[Given data]
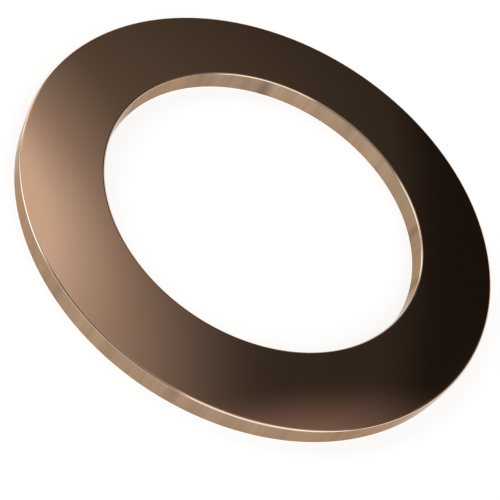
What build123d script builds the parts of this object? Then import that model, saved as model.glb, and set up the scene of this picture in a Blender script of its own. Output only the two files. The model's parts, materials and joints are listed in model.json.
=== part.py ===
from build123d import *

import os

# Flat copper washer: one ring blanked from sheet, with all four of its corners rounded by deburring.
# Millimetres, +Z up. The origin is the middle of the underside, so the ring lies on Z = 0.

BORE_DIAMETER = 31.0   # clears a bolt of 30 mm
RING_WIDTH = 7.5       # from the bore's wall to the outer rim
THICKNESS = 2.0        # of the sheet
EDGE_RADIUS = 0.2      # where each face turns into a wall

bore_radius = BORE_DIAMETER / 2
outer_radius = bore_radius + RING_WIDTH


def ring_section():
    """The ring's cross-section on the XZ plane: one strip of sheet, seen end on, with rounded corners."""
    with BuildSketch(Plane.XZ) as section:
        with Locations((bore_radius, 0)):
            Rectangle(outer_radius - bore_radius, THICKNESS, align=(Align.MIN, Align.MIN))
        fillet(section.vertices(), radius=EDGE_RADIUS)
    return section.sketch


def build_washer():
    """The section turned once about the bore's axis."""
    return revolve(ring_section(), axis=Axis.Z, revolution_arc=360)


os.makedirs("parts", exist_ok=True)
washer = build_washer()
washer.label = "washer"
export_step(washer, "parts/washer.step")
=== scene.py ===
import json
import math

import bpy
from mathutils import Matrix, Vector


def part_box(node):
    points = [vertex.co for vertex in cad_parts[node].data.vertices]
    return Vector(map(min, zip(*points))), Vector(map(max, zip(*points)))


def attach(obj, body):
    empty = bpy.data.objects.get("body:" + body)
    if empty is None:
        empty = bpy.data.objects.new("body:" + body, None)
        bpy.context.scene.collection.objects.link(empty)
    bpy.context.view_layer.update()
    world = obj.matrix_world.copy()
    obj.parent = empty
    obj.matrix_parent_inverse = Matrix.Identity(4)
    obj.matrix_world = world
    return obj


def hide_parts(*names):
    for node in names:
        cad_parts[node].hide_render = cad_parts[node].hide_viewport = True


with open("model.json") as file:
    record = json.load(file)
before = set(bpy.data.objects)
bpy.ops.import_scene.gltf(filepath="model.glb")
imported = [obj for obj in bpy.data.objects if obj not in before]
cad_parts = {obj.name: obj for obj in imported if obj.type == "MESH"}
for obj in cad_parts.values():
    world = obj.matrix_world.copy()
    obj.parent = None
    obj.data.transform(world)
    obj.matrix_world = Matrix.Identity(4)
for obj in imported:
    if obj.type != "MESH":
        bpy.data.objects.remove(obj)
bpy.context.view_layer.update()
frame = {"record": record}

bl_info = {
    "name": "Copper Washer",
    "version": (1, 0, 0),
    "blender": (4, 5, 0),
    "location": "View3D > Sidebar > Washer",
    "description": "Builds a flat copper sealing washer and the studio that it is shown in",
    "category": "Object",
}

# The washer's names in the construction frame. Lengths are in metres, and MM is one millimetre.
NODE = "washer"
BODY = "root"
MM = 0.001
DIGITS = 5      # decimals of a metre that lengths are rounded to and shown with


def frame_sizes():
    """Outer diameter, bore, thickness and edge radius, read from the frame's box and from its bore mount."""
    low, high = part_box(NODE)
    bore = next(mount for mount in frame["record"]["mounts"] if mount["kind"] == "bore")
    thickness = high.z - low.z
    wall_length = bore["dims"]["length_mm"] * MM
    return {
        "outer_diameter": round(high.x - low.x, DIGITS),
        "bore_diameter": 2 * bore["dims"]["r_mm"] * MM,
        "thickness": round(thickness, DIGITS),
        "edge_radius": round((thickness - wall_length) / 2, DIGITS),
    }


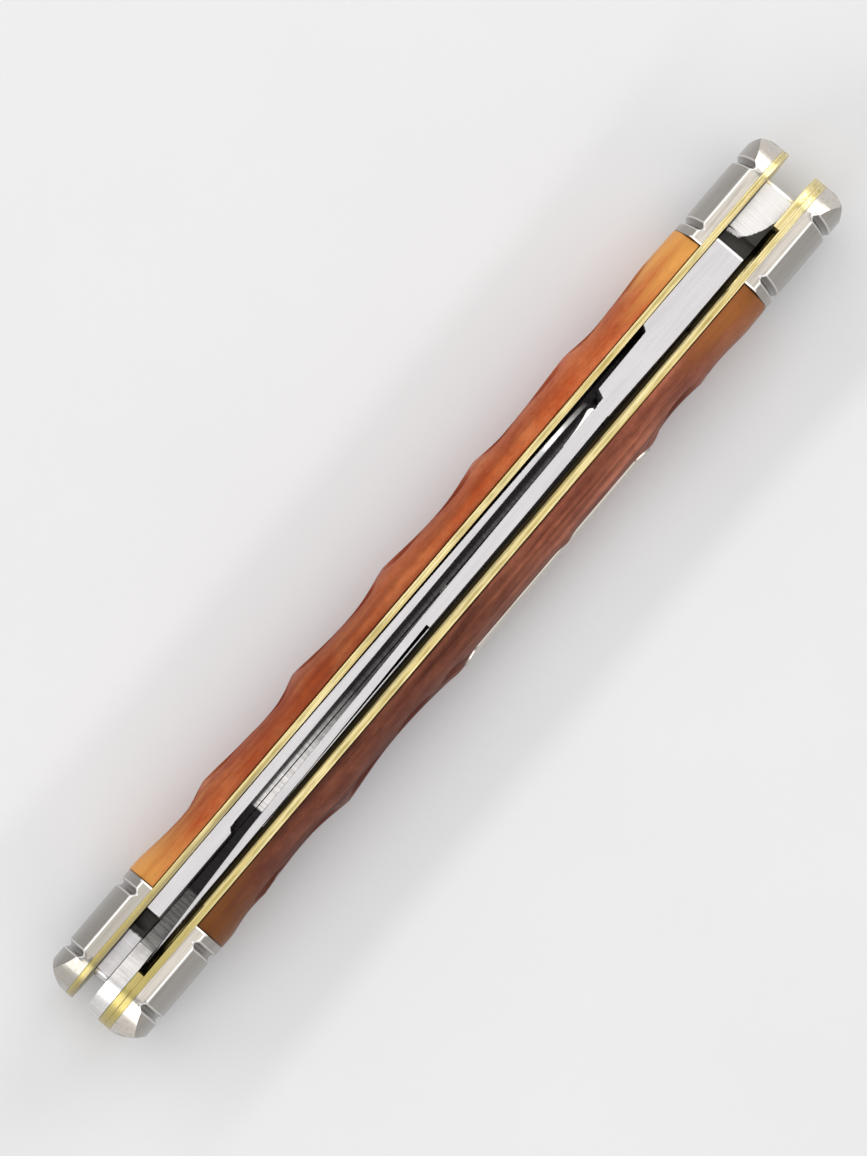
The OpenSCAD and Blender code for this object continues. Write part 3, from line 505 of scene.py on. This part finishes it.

[What to work on] Everything from the first line of the material through the line containing "outer_radius = bore_radius + RING_WIDTH" is to be printed exactly; lines after that are to be left out.

[Expected answer]
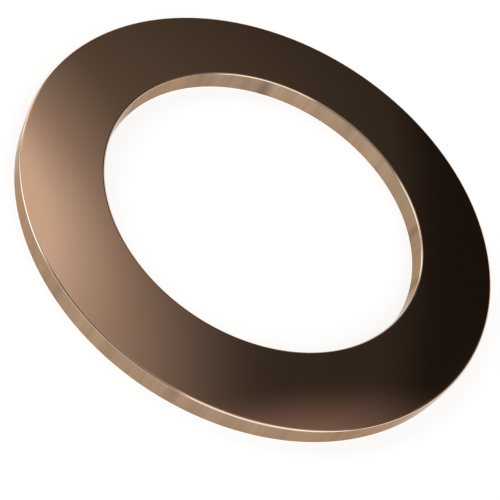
What build123d script builds the parts of this object? Then import that model, saved as model.glb, and set up the scene of this picture in a Blender script of its own. Output only the two files. The model's parts, materials and joints are listed in model.json.
=== part.py ===
from build123d import *

import os

# Flat copper washer: one ring blanked from sheet, with all four of its corners rounded by deburring.
# Millimetres, +Z up. The origin is the middle of the underside, so the ring lies on Z = 0.

BORE_DIAMETER = 31.0   # clears a bolt of 30 mm
RING_WIDTH = 7.5       # from the bore's wall to the outer rim
THICKNESS = 2.0        # of the sheet
EDGE_RADIUS = 0.2      # where each face turns into a wall

bore_radius = BORE_DIAMETER / 2
outer_radius = bore_radius + RING_WIDTH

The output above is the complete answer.